In Taizhou in China’s east coast, the fortunes of Hu’s family went into decline after the Communist Revolution of 1949. In the 1950s, Hu Jintao saw his father Hu Jingzhi’s tea business being appropriated by Communists.

In the 1960s, Hu Jintao went to Beijing’s Qinghua University; alongside his academics, he showed flashes of his privileged upbringing in his fondness for ballroom dancing and ping-pong. But his father’s experience taught him never to antagonise the party: he joined the Communist Youth League.

In 1966, Mao Zedong unleashed the Cultural Revolution, and Hu Jingzhi’s troubles worsened: he was charged with corruption and imprisoned. Hu Jintao was by then a party cadre, but could not intervene. Hu Jingzhi died in 1978.

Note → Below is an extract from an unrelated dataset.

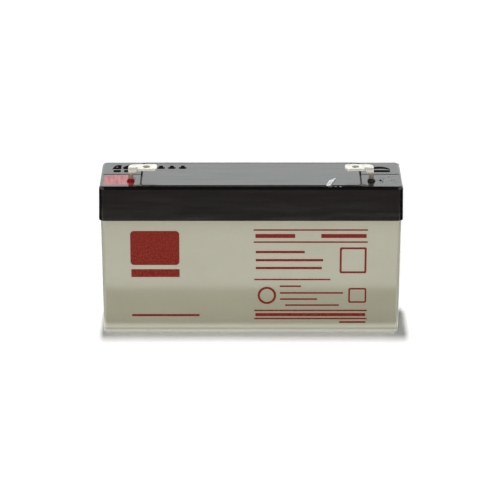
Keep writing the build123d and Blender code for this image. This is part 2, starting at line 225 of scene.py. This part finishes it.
def tin_plate():
    """Tabs: brass strip with matt tin plate. The tin is made of fine crystals, so it scatters more light than
    it mirrors: a cream white metal, with the strip's rolling lines along it, drawn 0.12 mm wide to show.
    Below the bend the leg is painted darker in runs: painted shade under the blade."""
    made, tree, shader = surface("tab_tin_plate", {"Metallic": 0.6})
    roll = patches(tree, 0.12, detail=2, stretch=(30, 1, 1))
    cloud = patches(tree, 1.6, detail=3)
    tone = tinted(tree, linear("FBFAF0"), linear("EDE9DB"), cloud)
    # Painted shade: the leg below the bend is painted darker in runs, under the blade.
    runs = patches(tree, 0.45, detail=3, stretch=(1, 1, 5))
    leg_shade = tinted(tree, linear("B5AC9C"), linear("84786B"), runs, 0.38, 0.62)
    shaded_below, lit_above = (tab_bend_height - 0.8) * MM, tab_bend_height * MM
    tone = tinted(tree, tone, leg_shade, along(tree, "Z"), shaded_below, lit_above, first=0.85, last=0)
    tree.links.new(tone, shader.inputs["Base Color"])
    roughened(tree, shader, cloud, 0.32, 0.46)
    relief(tree, shader, roll, 0.003)
    return made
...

At that time, Hu Jintao, 36, was a deputy-level cadre in western China. He dashed back to Taizhou, and tried to get local party leaders to retrospectively clear his father’s fair name. He even organised a “mediation lunch” for the leaders, spending in excess of a month’s salary, but the leaders didn’t turn up. A heartbroken Hu left Taizhou and resolved never to return.

It’s been 28 years, and Hu Jintao’s fortunes have soared since then. Today, he is President of a country that is nominally Communist but has embraced a free-market economy. Yet, the fact that his father was branded a ‘capitalist’ and tortured evidently still rankles: to this day, Hu Jintao hasn’t returned to Taizhou.